Since its launch in 2015, AMP has grown to power billions of web pages from tens of millions of domains across all industries. With its growth, however, a number of misconceptions and myths surrounding the AMP project have also come about. In fact, many publishers and businesses are skeptical to adopt AMP because of its assumed flaws and limitations.
Today’s article wants to clear up those misconceptions and bust 10 of the most common AMP myths. Read on to learn how you can take advantage of its incredible page delivery speed.
10 AMP myths you need to stop believing
Myth #1: AMP is only for mobile.
Truth: AMP is built with responsive features to work across all devices.
At first launch, AMP stood for “Accelerated Mobile Pages”. Since then, though, the longer title has simply become AMP. That’s because, the framework involves optimizing all web pages to improve user experience, not just mobile.
AMP has expanded over the years to offer various responsive design features to improve web pages across all devices and screen sizes, including desktop and tablet. So rather than being mobile-only, AMP is actually mobile-first — optimized for mobile, but expanded for other device types.
(Note: Some features for third-party platforms (e.g. Google’s Top Stories carousel) may only be designed for the mobile experience, and you should confirm with the third-party platform for how they integrate with AMP.)
Myth #2: AMP is exclusively a Google project.
Truth: AMP is an open source initiative led by Google and other companies and members of the web community.
Although AMP is Google-led, it’s designed as a standalone open source project that invites developers and other members of the community to contribute as core committers, making AMP fully independent.
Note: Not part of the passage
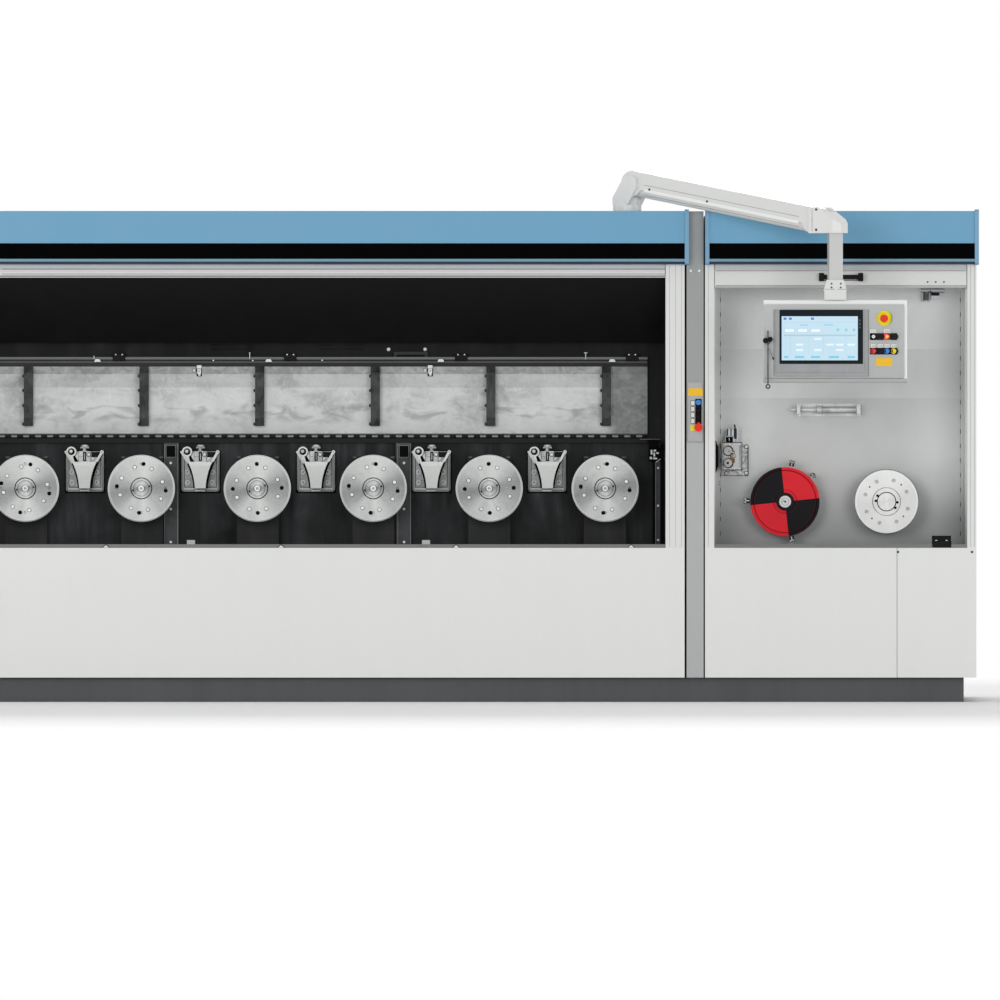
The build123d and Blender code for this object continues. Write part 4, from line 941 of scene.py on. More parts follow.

From day one, AMP was developed with publishers, ad vendors, technology providers, and platforms aside from Google, such as Twitter, Linkedin, and Pinterest. It was also conceived as an open source project of the “GitHub generation” with very open collaboration.
From 2016 to 2019, AMP has received contributions from over 850 contributors — 78% of whom were not employed by Google, including those above along with Yahoo, Bing, and eBay.
While Google does employ a team working full-time on AMP, the team’s weekly meeting notes are published for anyone to view in an attempt to make the project very accessible to outside contributors. AMP even moved to a new governance model that explicitly gives a voice to all constituents of the community, including those who cannot contribute code themselves.
The AMP framework’s overall goal is to make the mobile web work better for all — not just a single platform, one set of publishers, or one group of advertisers. Making the project truly open source enables people to share and contribute their ideas and code for making the mobile web faster and better.